At 08:37 PM 2/9/2004, Paul Vixie wrote:
 the response you included...

> > There's an easy way to kill sitefinder stone cold dead.
> > ...
> > It would be trivial to create a bot to start walking through every
> > possible 20 letter domain name - and if ICANN held them to the rules,
> > Verisign would be rather poorer in short order.

...does not describe an operational problem, and gives a financial remedy.
It's apparent that some of today's network operation problems simply do not have an "operational" solution - but these problems are still network operational in nature even if the solution is not operational in nature.

Take spam, for example. We are mere weeks from the 10 year anniversary of Canter and Siegel's green card spam of April 1994. The network operations community has been trying to develop and implement an "operational fix" for this problem ever since; instead the problem exponentially grows worse. It has become clear that the only possible technical solution to spam will be one that replaces our present Simple Mail Transport Protocol with something else - something certainly less simple - even if it's just an end-to-end authentication protocol laid over the present SMTP.

Just as Canter and Siegel's green card spam was a novel way to (ab)use SMTP for Canter and Siegel's profit, ten years later Verisign develops Sitefinder [1] - a novel way to (ab)use DNS requests for Verisign's profit. Both are abuses because they break the existing protocol - making it less functional for those who use it the way it was designed to be used. Both require that network operators patch their systems to try to keep the abuse from negatively impacting their networks. Just as spammers keep on finding ways around the anti-spam patches, expect to see Verisign find and implement new ways around anti-Sitefinder "patches". Whack-A-Mole over DNS, here we come.

Those who do not know their history are doomed to repeat it.

I believe that there is no good "operational" way to solve either problem.

It is my opinion that we will not solve the spam problem until we do one of two things: Change the protocol so that spam is simply no longer possible, or change the financial cost of spam via legal remedies (fines and jail terms) worldwide, along with courage and resolve to enforce those remedies (worldwide). It is also my opinion that we will not solve the Sitefinder problem without resorting to a similar financial sword, as Verisign has shown no signs of caring what the operational community says about the wisdom of their breaking this key fundamental infrastructure protocol for their selfish corporate financial gain. Changing DNS worldwide so that Sitefinder is impossible would be impossibly and horribly painful - we haven't managed to change email to a secure protocol despite 10 years of abuse so what chance do we have of changing DNS?

The biggest problem with the proposed "financial" solution is that it assumes that ICANN has the courage and resolve to enforce their contract with Verisign. If ICANN was interested in firmly enforcing their contract with Verisign, they could simply yank the root database management contract from Verisign, citing the several well documented instances of Verisign failing to properly manage this public resource as a public trust and instead using it as their "owned" property.
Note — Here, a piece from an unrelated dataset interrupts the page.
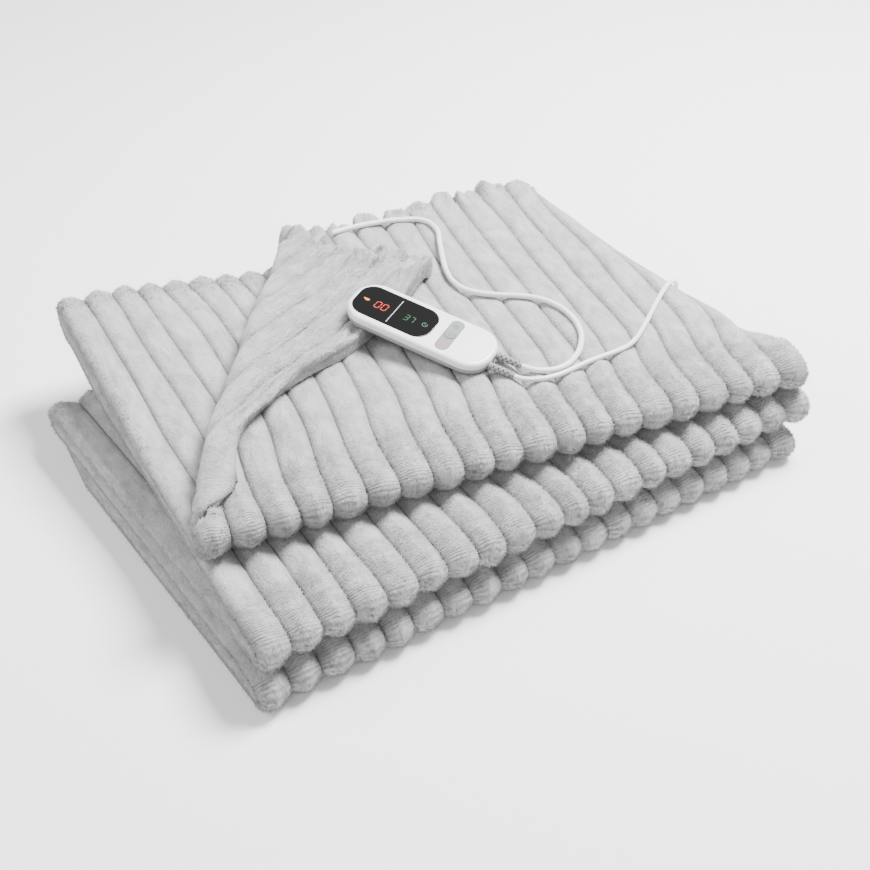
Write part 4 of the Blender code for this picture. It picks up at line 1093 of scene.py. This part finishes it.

In reality, ICANN is useless and powerless because key people do not have the courage or resolve to take strong action when strong action is clearly called for.

If this isn't a call to arms to everyone in the operational community to take back control over ICANN, I don't know what is.


[1] Where I use "Sitefinder", I am referring to Verisign's entire project of adding wildcard records to .com and then pointing all the NXDOMAIN domain records to the Sitefinder service.


p.s. Please do not cc me on replies to the list. Please reply to the list only, or to me only (as you prefer) but not to both.